→ **THE REQUEST**
Transcribe the stretch of entries below from the line with "color(BLACK) at_caster(3) wheel();" through the line with "bpy.data.objects.remove(obj)", exactly and with both ends included; leave out all other lines.

── INFORMATION GIVEN

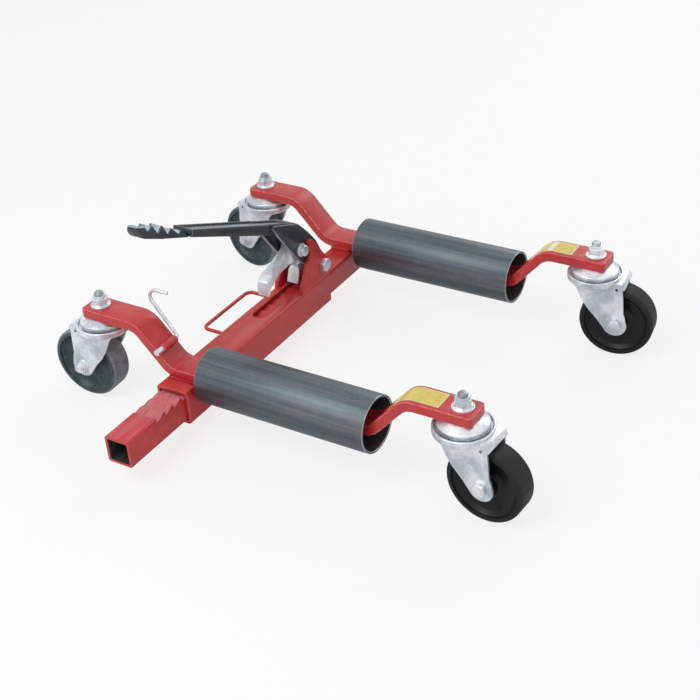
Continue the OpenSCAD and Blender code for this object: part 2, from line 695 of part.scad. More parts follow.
// Upper race: a pressed cap between the arm and the balls, with a skirt round them
cap_r = cap_d / 2;
skirt_in = cap_r - 3;
module caster_cap() {
    race = crown_z + ball_d + 2 * run;
    rotate_extrude($fn = 96) polygon(rounded([
        [king_d / 2 + run, race + 1, 0], [skirt_in - ball_d, race + 1, 1],
        [skirt_in - ball_d + 1, race, 0], [skirt_in, race, 0], [skirt_in, crown_z + 2, 0],
        [cap_r, crown_z + 2, 1], [cap_r, race + 3.4, 2], [cap_r - 11, caster_h, 3],
        [king_d / 2 + run, caster_h, 0]
    ]));
}

// Washer and lock nut on the arm, on the shank of the caster bolt
module caster_nut() {
    washer = 2.2;
    translate([0, 0, caster_h + arm_t]) difference() {
        cylinder(d = king_d + 15, h = washer);
        translate([0, 0, -1]) cylinder(d = king_d + 2 * run, h = washer + 2);
    }
    translate([0, 0, caster_h + arm_t + washer]) lock_nut(king_d, 19, 14, 25);
}

module caster_bolt() {
    head = 7;
    top = caster_h + arm_t + 21;
    translate([0, 0, crown_under - seat]) bolt(king_d, top - crown_under + seat - 2, 18, head);
    translate([0, 0, top - 2]) cylinder(d1 = king_d, d2 = king_d - 4, h = 2);
}

// Pressed fork: round crown with a rolled race, two tapering legs and a rear tongue. The
// front edge of a leg is given from the swivel axis and the crown down, then both edges
// from the wheel axle, and the rear edge from the axle and the crown.
LEG_TOP = [[-29.5, 0], [-21, -8.7], [-15.5, -20.2], [-10.5, -30.2], [-3, -41.2]];
LEG_AXLE = [[-25, 7], [-13, -9], [6, -4], [14.5, 6.7], [13, 14], [11.2, 18.6]];
LEG_REAR = [[10.3, -22.2], [8.5, 0]];
module fork() {
    lug_r = 16;
    leg_back = trail + LEG_REAR[1].x;
    difference() {
        union() {
            rotate_extrude($fn = 96) polygon(rounded([
                [king_d / 2 + run, crown_under, 0], [race_d / 2 - 6, crown_under, 0],
                [race_d / 2 - 3, crown_under - 2, 2], [race_d / 2, crown_under - 2, 1.4],
                [race_d / 2, crown_z + 4, 1.4], [race_d / 2 - 2.6, crown_z + 4, 1],
                [race_d / 2 - 3.4, crown_z, 1], [king_d / 2 + run, crown_z, 0]
            ]));
            for (side = [-1, 1]) translate([0, side * (fork_in + fork_t / 2), 0])
                along_y(fork_t) {
                    polygon([
                        for (p = LEG_TOP) [p.x, crown_under + p.y],
                        for (p = LEG_AXLE) [trail + p.x, wheel_r + p.y],
                        for (p = LEG_REAR) [trail + p.x, crown_under + p.y]
                    ]);
                    translate([trail, wheel_r]) circle(lug_r);
                }
            translate([0, -fork_out, crown_under]) cube([leg_back - 2, 2 * fork_out, fork_t]);
            translate([leg_back - 8, 0, 0]) along_y(2 * fork_out)
                polygon(rounded([
                    [5, crown_z, 0], [8, crown_z, 4], [12, crown_under - 5, 1],
                    [9, crown_under - 5.8, 1], [6, crown_under, 0]
                ]));
        }
        translate([0, 0, crown_under - 1]) cylinder(d = king_d + 2 * run, h = fork_t + 2);
        for (side = [-1, 1]) translate([trail + 1, side * fork_out, crown_under - 6])
            rotate([90, 0, 0]) cylinder(d = 4.2, h = 3 * fork_t, center = true);
        translate([trail, 0, wheel_r]) rotate([90, 0, 0])
            cylinder(d = wheel_bolt_d + 2 * run, h = 4 * fork_out, center = true);
    }
}

module bearing_balls() {
    r = skirt_in - ball_d / 2 - 2 * run;
    for (k = [0:balls - 1]) rotate(360 * k / balls)
        translate([r, 0, crown_z + ball_d / 2 + run]) sphere(d = ball_d, $fn = 32);
}

// Moulded wheel: flat tread with round edges, dished sides and a plain hub
module wheel() {
    hub_r = 15;
    rim_r = wheel_r - 8;
    half = wheel_w / 2;
    web = 6;
    profile = [
        [sleeve_r, -half, 0], [hub_r - 1, -half, 1], [hub_r, -web - 2, 2], [hub_r + 7, -web, 3],
        [rim_r - 5, -web - 2, 4], [rim_r, -half + 3, 1], [rim_r + 1, -half, 0.8],
        [wheel_r, -half, 4.5]
    ];
    back = [for (i = [len(profile) - 1:-1:0]) [profile[i].x, -profile[i].y, profile[i][2]]];
    translate([trail, 0, wheel_r]) rotate([90, 0, 0])
        rotate_extrude($fn = 128) polygon(rounded(concat(profile, back)));
}

// Plain sleeve pressed into the hub, which turns on the wheel bolt between the legs
module wheel_sleeve() {
    translate([trail, 0, wheel_r]) rotate([90, 0, 0]) difference() {
        cylinder(r = sleeve_r, h = 2 * (fork_in - seat), center = true);
        cylinder(d = wheel_bolt_d + 2 * run, h = 2 * fork_out, center = true);
    }
}

module wheel_bolt() {
    translate([trail, -fork_out, wheel_r]) rotate([-90, 0, 0])
        bolt(wheel_bolt_d, 2 * fork_out + 11, 16, 5.5);
    translate([trail, fork_out, wheel_r]) rotate([-90, 0, 0])
        lock_nut(wheel_bolt_d, 16, 9, 19);
}

outer_tube();
color(RED) at_front() arm_inner_bar(front_bend);  // front_arm_inner
color(STEEL) at_front() axle_rod();  // front_axle
color(RED) at_front() arm_outer_bar();  // front_arm_outer
inner_tube();
rack_bar();
rear_arm_pad();
color(RED) at_rear() arm_inner_bar(rear_bend);  // rear_arm_inner
color(STEEL) at_rear() axle_rod();  // rear_axle
color(RED) at_rear() arm_outer_bar();  // rear_arm_outer
color(STEEL) at_front() roller_tube();  // front_roller
color(BLACK) at_front() roller_bushes();  // front_roller_bushes
color(STEEL) at_front() axle_collars();  // front_axle_collars
color(STEEL) at_rear() roller_tube();  // rear_roller
color(BLACK) at_rear() roller_bushes();  // rear_roller_bushes
color(STEEL) at_rear() axle_collars();  // rear_axle_collars
bracket_left();
bracket_right();
pedal_pivot_bolt();
pedal_pivot_nut();
pedal_cheek_left();
pedal_cheek_right();
pedal_lever();
foot_pad();
pawl_pivot_bolt();
pawl_pivot_nut();
drive_pawl();
holding_pawl();
pedal_spring();
holding_pawl_spring();
drive_pawl_spring();
carry_handle();
hook_boss();
storage_hook();
for (i = [0, 2]) color(ZINC) at_caster(i) caster_cap();  // front_caster_caps
for (i = [1, 3]) color(ZINC) at_caster(i) caster_cap();  // rear_caster_caps
for (i = [0, 2]) color(ZINC) at_caster(i) caster_bolt();  // front_caster_bolts
for (i = [1, 3]) color(ZINC) at_caster(i) caster_bolt();  // rear_caster_bolts
for (i = [0, 2]) color(ZINC) at_caster(i) caster_nut();  // front_caster_nuts
for (i = [1, 3]) color(ZINC) at_caster(i) caster_nut();  // rear_caster_nuts
color(ZINC) at_caster(0) fork();  // fork_front_right
color(ZINC) at_caster(1) fork();  // fork_rear_right
color(ZINC) at_caster(2) fork();  // fork_front_left
color(ZINC) at_caster(3) fork();  // fork_rear_left
color(ZINC) at_caster(0) bearing_balls();  // balls_front_right
color(ZINC) at_caster(1) bearing_balls();  // balls_rear_right
color(ZINC) at_caster(2) bearing_balls();  // balls_front_left
color(ZINC) at_caster(3) bearing_balls();  // balls_rear_left
color(BLACK) at_caster(0) wheel();  // wheel_front_right
color(BLACK) at_caster(1) wheel();  // wheel_rear_right
color(BLACK) at_caster(2) wheel();  // wheel_front_left
color(BLACK) at_caster(3) wheel();  // wheel_rear_left
color(ZINC) at_caster(0) wheel_bolt();  // wheel_bolt_front_right
color(ZINC) at_caster(1) wheel_bolt();  // wheel_bolt_rear_right
color(ZINC) at_caster(2) wheel_bolt();  // wheel_bolt_front_left
color(ZINC) at_caster(3) wheel_bolt();  // wheel_bolt_rear_left
color(STEEL) at_caster(0) wheel_sleeve();  // sleeve_front_right
color(STEEL) at_caster(1) wheel_sleeve();  // sleeve_rear_right
color(STEEL) at_caster(2) wheel_sleeve();  // sleeve_front_left
color(STEEL) at_caster(3) wheel_sleeve();  // sleeve_rear_left
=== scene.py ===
"""Dresses the vehicle positioning jack: painted arms and beam, steel rollers, ratchet
pedal, wire hook and swivel casters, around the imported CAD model.

Lengths are in metres in the CAD model's frame: X along the rollers to the open side,
Y from the front arm to the rear arm, Z up from the floor.
"""

from __future__ import annotations

import json
import logging
import math
import random
from dataclasses import dataclass, field
from enum import Enum
from typing import Any, Callable, Iterable, Sequence, Union

import bpy
from mathutils import Matrix, Vector


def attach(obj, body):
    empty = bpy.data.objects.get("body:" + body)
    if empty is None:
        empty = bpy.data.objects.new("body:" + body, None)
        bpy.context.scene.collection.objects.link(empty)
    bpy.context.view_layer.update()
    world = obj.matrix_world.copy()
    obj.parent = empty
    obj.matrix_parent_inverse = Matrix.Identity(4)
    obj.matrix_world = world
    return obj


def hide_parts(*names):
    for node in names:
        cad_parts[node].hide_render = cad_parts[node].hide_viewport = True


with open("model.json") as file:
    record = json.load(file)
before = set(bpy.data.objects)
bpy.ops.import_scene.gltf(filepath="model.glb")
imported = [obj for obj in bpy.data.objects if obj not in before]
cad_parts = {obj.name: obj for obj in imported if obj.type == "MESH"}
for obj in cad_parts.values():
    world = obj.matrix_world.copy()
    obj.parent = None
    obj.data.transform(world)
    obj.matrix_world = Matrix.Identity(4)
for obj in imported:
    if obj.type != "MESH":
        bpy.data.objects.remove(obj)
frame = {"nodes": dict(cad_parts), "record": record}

logging.basicConfig(level=logging.INFO, format="%(message)s")
LOG = logging.getLogger("jack")

Triple = tuple[float, float, float]
Colour = Triple
FaceTest = Callable[[Vector, Vector], bool]
Rings = Sequence[tuple[float, float]]
Material = bpy.types.Material
Piece = bpy.types.Object


def rgb(red: int, green: int, blue: int) -> Colour:
    """Turns a colour of 0 to 255 steps as seen on a screen into linear light.

    Args:
        red: Red step.
        green: Green step.
        blue: Blue step.

    Returns:
        The same colour for a shader socket.
    """
    def one(step: int) -> float:
        """Linear light of one channel."""
        share = step / 255
        return share / 12.92 if share <= 0.04045 else ((share + 0.055) / 1.055) ** 2.4

    return one(red), one(green), one(blue)


# ---- shader maths ----


Operand = Union["Wire", float]


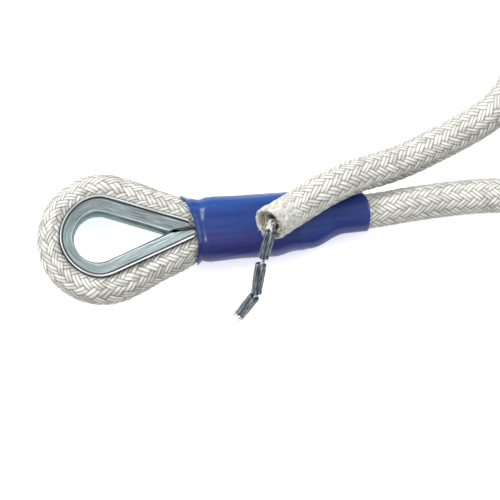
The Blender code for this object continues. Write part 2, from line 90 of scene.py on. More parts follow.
# The free rope's route, as in the CAD, in metres
COIL_CENTRE = (EYE.x + 0.257, 0.0535)
COIL_START = math.radians(233.0)
COIL_TURNS = 4.77
COIL_POINTS = 14  # for each turn
COIL_OUTER = 0.083
COIL_INNER = 0.0466
COIL_PITCH = 0.0143
COIL_LOW = 0.0083
COIL_HIGH = 0.0226
COIL_CLIMB = math.radians(80.0)
HIDDEN_START = (0.0620, 0.00365, 0.0085)
STANDING_ROUTE = [
    (0.0669, 0.0038, 0.0085), (0.0737, 0.0044, 0.0082), (0.0837, 0.0055, 0.0075), (0.0961, 0.0065, 0.0071),
    (0.1077, 0.0069, 0.0071), (0.1187, 0.0066, 0.0072), (0.1297, 0.0046, 0.0076), (0.1407, 0.0004, 0.0081),
    (0.1522, -0.0062, 0.0083),
]
TAIL_ROUTE = [
    (0.1399, 0.0805, 0.0224), (0.1362, 0.0685, 0.0214), (0.1330, 0.0578, 0.0186), (0.1283, 0.0492, 0.0148),
    (0.1220, 0.0424, 0.0112), (0.1139, 0.0374, 0.0086), (0.1045, 0.0330, 0.0073), (0.0946, 0.0286, 0.0075),
    (0.0834, 0.0237, 0.0099), (0.0731, 0.0199, 0.0136), (0.0631, 0.0169, 0.0176), (0.0547, 0.0133, 0.0210),
    (0.0467, 0.0092, 0.0237), (0.0386, 0.0045, 0.0248), (0.0331, 0.0012, 0.0263), (0.0270, -0.00245, 0.0286),
]

# The braid: 12 strands each way, each over two and under two
STRANDS = 24
LAY = 54.0 * MM  # length in which a strand goes once round
FINE_SIDES, FINE_STEP = 96, LAY / 120
COARSE_SIDES, COARSE_STEP = 48, LAY / 24
CUT_SLANT = 0.32  # the cut leans back at the top by this much
SLANT_RUN = 8.0 * MM
COVER_BORE = 4.9 * MM
UNDONE_FROM = 13.0 * MM  # the braid comes undone this far before the cut
FINE_FROM_SLEEVE, FINE_FROM_CUT = 85.0 * MM, 140.0 * MM  # the rope is drawn finely up to here

LINK_R = 2.3 * MM
LINKS = {
    "lead_link_1": ((26.5, -6.1, 29.9), (22.8, -14.9, 22.0)),
    "lead_link_2": ((21.85, -16.8, 20.6), (19.05, -27.6, 14.0)),
    "lead_link_3": ((18.5, -28.25, 12.2), (11.75, -33.9, 3.2)),
}
LINK_1_PIVOT = (26.8, -5.5, 30.5)
LINK_1_SWING = 15.0              # degrees each way

# The ties: flat straps round the coil's section
TIE_SHIFT = (-0.5 * MM, -2.7 * MM)  # from the coil's centre to theirs
TIE_INNER, TIE_OUTER = 39.9 * MM, 85.8 * MM
TIE_THICK, TIE_HALF = 0.95 * MM, 5.0 * MM
TIE_CORNER = 5.5 * MM

# Picture: a long lens almost straight above, turned a little against the eye's axis
VIEW_WIDTH = 200.0 * MM
VIEW_TURN = math.radians(4.2)
VIEW_HEIGHT = math.radians(78.5)
VIEW_CENTRE = (60.8 * MM, -4.1 * MM)
VIEW_DISTANCE = 1.6


# -------- helpers

def ease(t):
    t = min(max(t, 0.0), 1.0)
    return t * t * (3.0 - 2.0 * t)


def bump_at(x, middle, half):
    """1 at middle, falling smoothly to nothing at half a width away."""
    t = min(abs(x - middle) / half, 1.0)
    return (1.0 - t * t) ** 2


def interpolate(table, x):
    """Eased values between the rows of a table, whose first column is x."""
    if x <= table[0][0]:
        return table[0][1:]
    for a, b in zip(table, table[1:]):
        if x <= b[0]:
            t = ease((x - a[0]) / (b[0] - a[0]))
            return tuple(p + (q - p) * t for p, q in zip(a[1:], b[1:]))
    return table[-1][1:]


def smooth_curve(points, steps=10):
    """A Catmull-Rom curve through the points."""
    ends = [2 * points[0] - points[1], *points, 2 * points[-1] - points[-2]]
    curve = []
    for a, b, c, d in zip(ends, ends[1:], ends[2:], ends[3:]):
        for k in range(steps):
            t = k / steps
            curve.append(0.5 * (2 * b + (c - a) * t + (2 * a - 5 * b + 4 * c - d) * t ** 2
                                + (3 * b - a - 3 * c + d) * t ** 3))
    curve.append(points[-1])
    return curve


def spokes(axis):
    """A function that gives the direction square to the axis at a turn round it."""
    side = axis.cross(UP).normalized()
    other = axis.cross(side)
    return lambda turn: side * math.cos(turn) + other * math.sin(turn)


def turns(count):
    return [2 * math.pi * k / count for k in range(count)]


def cloud(x, y, z):
    """Smooth noise at a point."""
    return noise.noise(Vector((x, y, z)))


def ring_cloud(turn, size, along, shift=0.0):
    """Smooth noise that closes round a ring."""
    return cloud(math.cos(turn) * size + shift, math.sin(turn) * size, along)


def scatter(draw, amount):
    return Vector([draw.uniform(-amount, amount) for _ in range(3)])


def add_object(name, data):
    obj = bpy.data.objects.new(name, data)
    bpy.context.scene.collection.objects.link(obj)
    return obj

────

→ **FINISHED EXERCISE**
color(BLACK) at_caster(3) wheel();  // wheel_rear_left
color(ZINC) at_caster(0) wheel_bolt();  // wheel_bolt_front_right
color(ZINC) at_caster(1) wheel_bolt();  // wheel_bolt_rear_right
color(ZINC) at_caster(2) wheel_bolt();  // wheel_bolt_front_left
color(ZINC) at_caster(3) wheel_bolt();  // wheel_bolt_rear_left
color(STEEL) at_caster(0) wheel_sleeve();  // sleeve_front_right
color(STEEL) at_caster(1) wheel_sleeve();  // sleeve_rear_right
color(STEEL) at_caster(2) wheel_sleeve();  // sleeve_front_left
color(STEEL) at_caster(3) wheel_sleeve();  // sleeve_rear_left
=== scene.py ===
"""Dresses the vehicle positioning jack: painted arms and beam, steel rollers, ratchet
pedal, wire hook and swivel casters, around the imported CAD model.

Lengths are in metres in the CAD model's frame: X along the rollers to the open side,
Y from the front arm to the rear arm, Z up from the floor.
"""

from __future__ import annotations

import json
import logging
import math
import random
from dataclasses import dataclass, field
from enum import Enum
from typing import Any, Callable, Iterable, Sequence, Union

import bpy
from mathutils import Matrix, Vector


def attach(obj, body):
    empty = bpy.data.objects.get("body:" + body)
    if empty is None:
        empty = bpy.data.objects.new("body:" + body, None)
        bpy.context.scene.collection.objects.link(empty)
    bpy.context.view_layer.update()
    world = obj.matrix_world.copy()
    obj.parent = empty
    obj.matrix_parent_inverse = Matrix.Identity(4)
    obj.matrix_world = world
    return obj


def hide_parts(*names):
    for node in names:
        cad_parts[node].hide_render = cad_parts[node].hide_viewport = True


with open("model.json") as file:
    record = json.load(file)
before = set(bpy.data.objects)
bpy.ops.import_scene.gltf(filepath="model.glb")
imported = [obj for obj in bpy.data.objects if obj not in before]
cad_parts = {obj.name: obj for obj in imported if obj.type == "MESH"}
for obj in cad_parts.values():
    world = obj.matrix_world.copy()
    obj.parent = None
    obj.data.transform(world)
    obj.matrix_world = Matrix.Identity(4)
for obj in imported:
    if obj.type != "MESH":
        bpy.data.objects.remove(obj)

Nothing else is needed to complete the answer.